The answer should be a single number: how many lines of the entries below hold the word "type".

[Records from a data collection]
___

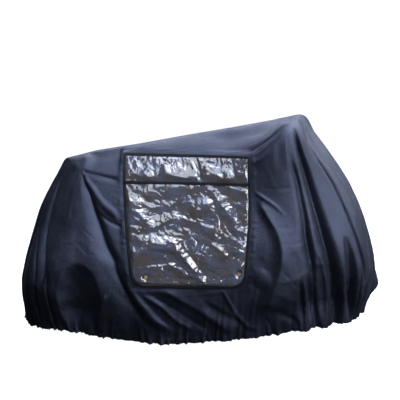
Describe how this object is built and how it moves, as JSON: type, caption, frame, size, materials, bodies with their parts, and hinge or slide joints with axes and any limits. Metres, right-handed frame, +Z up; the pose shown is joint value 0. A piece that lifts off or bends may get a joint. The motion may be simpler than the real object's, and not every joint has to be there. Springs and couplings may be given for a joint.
{
  "type": "bicycle cover",
  "caption": "Fitted bicycle cover of black coated cloth, hanging in use with a gathered hem and folds, and a clear flap-topped window pocket with eyelets on one side.",
  "frame": {"origin": "the point under the cloth, on the centre plane, where the front peak rests on what it covers", "axes": "+X towards the front, along the cover's length; +Y across it, away from the side with the pocket; +Z up"},
  "size_m": [1.7651, 0.6832, 1.0526],
  "materials": {
    "cloth": "black coated polyester cloth with a soft sheen",
    "clear_sheet": "clear soft vinyl, glossy and creased",
    "tape": "black woven binding tape",
    "eyelet_brass": "polished brass"
  },
  "bodies": {
    "root": {"shell_rear": "cloth", "shell_middle": "cloth", "shell_front": "cloth", "pocket_sheet": "clear_sheet", "pocket_flap": "clear_sheet", "pocket_tape": "tape", "flap_tape": "tape", "eyelet_rear": "eyelet_brass", "eyelet_front": "eyelet_brass"}
  },
  "joints": []
}
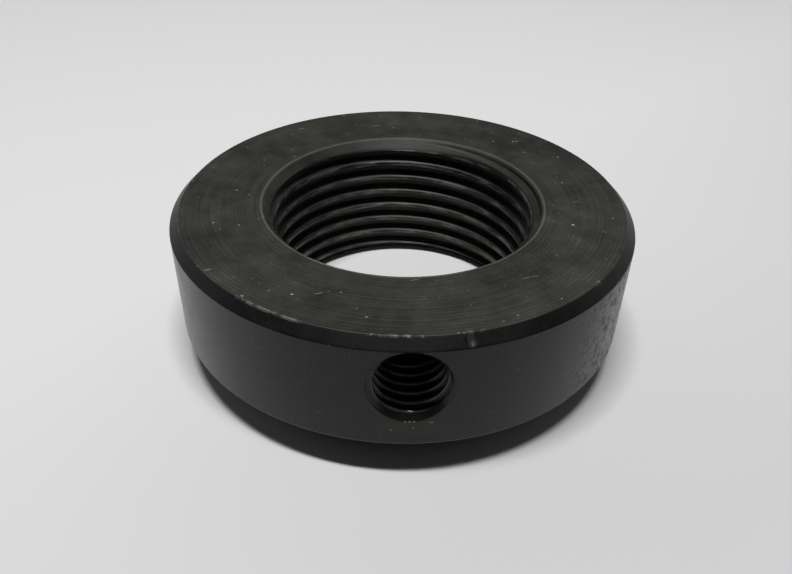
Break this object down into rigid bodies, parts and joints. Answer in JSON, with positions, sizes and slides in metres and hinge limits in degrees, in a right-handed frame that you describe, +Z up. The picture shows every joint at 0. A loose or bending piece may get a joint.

___

## WRITTEN SOLUTION
2